Respecto a las otras afirmaciones de ese novelista, uno no quiere pensarlo, pero no puede evitar pensarlo un poco, de refilón: ¿acaso no suenan a autojustificación? Puesto que es ridículo creer que desempeñamos algún papel, lo es también pronunciarse, acusar a los corruptos y a los sin escrúpulos y a los dañinos, denunciar los abusos y las injusticias y las canalladas, tratar de abrir los ojos a quienes los tienen cerrados, procurar que la gente repare en lo que se le ha pasado por alto, argumentar contra las arbitrariedades, señalar las prácticas dictatoriales ejercidas en democracia (las hay, y de ellas vengo hablando hace meses), protestar contra las nuevas leyes que privan de derechos y libertades, advertir del deslizamiento hacia formas despóticas de gobernar. Lo aconsejable –y también lo más cómodo– es no caer en ese ridículo, o bien dejar de ser “escritor libre” y ponerse al servicio de “una opción política” determinada. Es decir, convertirse en peón, alfil o torre de un partido, única vía para “influir”. No por intelectual, se entiende, sino por infiltrado: por formar parte del aparato y del engranaje.

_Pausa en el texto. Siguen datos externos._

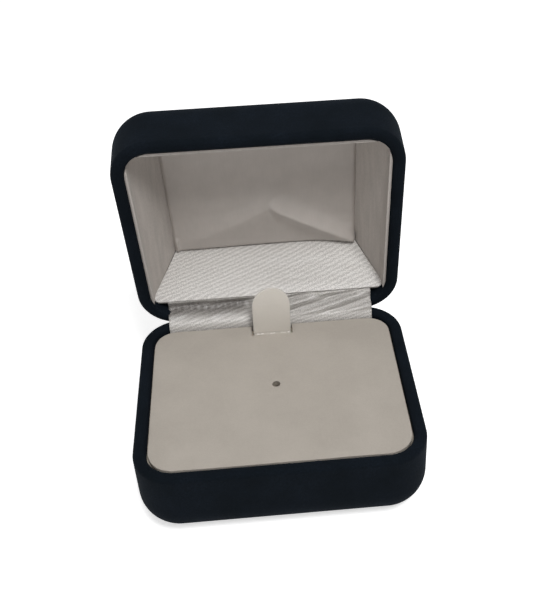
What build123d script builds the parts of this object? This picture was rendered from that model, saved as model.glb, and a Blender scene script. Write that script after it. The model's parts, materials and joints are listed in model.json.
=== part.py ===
from build123d import *
import math
import os

os.makedirs("parts", exist_ok=True)

# Insignia presentation box, shown open on its sprung hinge.
# Millimetres, +Z up, origin at the middle of the base's underside, hinge at the back (+Y).
# The lid is built like the base, rim up, then turned over onto it and swung open.

# Outer form
WIDTH = 70.0
DEPTH = 57.0
BASE_HEIGHT = 22.0
LID_HEIGHT = 20.0
PLAN_CORNER = 10.0
BASE_EDGE = 9.3
LID_EDGE = 9.0
SIDE_FLARE = 1.8
RIM_ROUND = 1.4
PARTING_GAP = 0.3
OPEN_ANGLE = 86.0

# Walls and velvet
VELVET = 0.5
GLUE_LINE = 0.05
SHELL_WALL = 2.0
LIP_DEPTH = 5.0
PATCH_MARGIN = 1.0
PATCH_GAP = 0.2
PATCH_CORNER = 5.0

# Hinge
AXIS_INSET = 1.2
HINGE_LENGTH = 46.0
PIN_RADIUS = 0.55
PIN_CLEARANCE = 0.05
PIN_HEAD = 0.5
PIN_HEAD_RADIUS = 0.85
LEAF = 0.4
LEAF_DROP = 8.0
LEAF_CORNER = 1.5
LEAF_FIT = 0.05
KNUCKLES_EACH_SIDE = 3
KNUCKLE_GAP = 0.25
KNUCKLE_SEAM = 0.25
SPRING_BAY = 8.0
BAY_SHOULDER = 1.0
BAY_DEPTH = 4.6
NOTCH_LENGTH = 54.8
NOTCH_CLEARANCE = 0.3
RIVET_SPACING = 30.0
RIVET_RADIUS = 0.9
RIVET_FIT = 0.05
RIVET_HEAD_RADIUS = 1.6
RIVET_HEAD = 0.3
RIVET_HEAD_ROUND = 0.24
RIVET_DROP = 5.2

# Spring
SPRING_WIRE = 0.45
SPRING_TURNS = 4.25
SPRING_PITCH = 0.6
SPRING_FIT = 0.1
SPRING_LEG = 5.8
SPRING_SPLAY = 5.0

# Insert
INSERT_FIT = 0.4
INSERT_DROP = 0.8
INSERT_REAR_GAP = 1.6
INSERT_REAR_CORNER = 5.5
BOARD = 1.2
FLOCK = 0.4
PIN_HOLE_RADIUS = 1.0
PIN_HOLE_Y = 0.9
PIN_WELL_RADIUS = 1.4
PIN_WELL_DEPTH = 10.0
COLLAR = 1.4
COLLAR_FIT = 0.1
COLLAR_DEPTH = 8.0
FOAM_FIT = 0.3
FOAM_EDGE_EASE = 1.0

# Pull tab
TAB_WIDTH = 10.0
TAB_LENGTH = 13.6
TAB_THICKNESS = 0.6
TAB_LEAN = 12.0
TAB_SETBACK = 3.1
TAB_SIDE_GAP = 0.5
TAB_CREASE_GAP = 0.25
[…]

¿Servimos de algo o somos efectivamente ridículos? ¿Deberíamos continuar o guardar silencio? Son dudas reales, no retóricas, ojo: no descarto que ese reputado novelista esté en lo cierto. Claro que luego hay otros a los que, para realzarse, les conviene faltar a la verdad y asegurar que ninguno de sus colegas ha estado a la altura. Si hablamos caemos en el ridículo, y si no, nos portamos como cobardes e incurrimos en mansedumbre. Yo carezco de respuesta a este dilema, y además sería parte interesada. Admito que tal vez no influimos y que nuestros pataleos son estériles. Pero de una cosa estoy seguro: ay si ni siquiera existiésemos, si nadie dijera nunca nada, si no incomodáramos e hiciéramos rabiar un poco a los políticos que nos acogotan y que además quieren aplausos. La única prueba que veo de nuestra no absoluta inutilidad es que esos políticos, que desde luego no nos hacen caso y se encogen de hombros ante nuestros griteríos, preferirían a buen seguro que desapareciésemos. Que no llamáramos la atención de quienes se molestan en leernos, ni los hiciéramos pensar, o mirar lo que pasa desde otro punto de vista del impuesto por los gobernantes, todos los días, con las televisiones a sus pies. Que no señaláramos sus abusos y sus imbecilidades, su cinismo y su desfachatez, sus razonamientos grotescos que ya no tratan ni de adecentar. Ay si además de ocurrir cuanto ocurre, uno abriera los periódicos y no se encontrara en ellos más que asentimiento e indiferencia y silencio, solamente por temor al ridículo.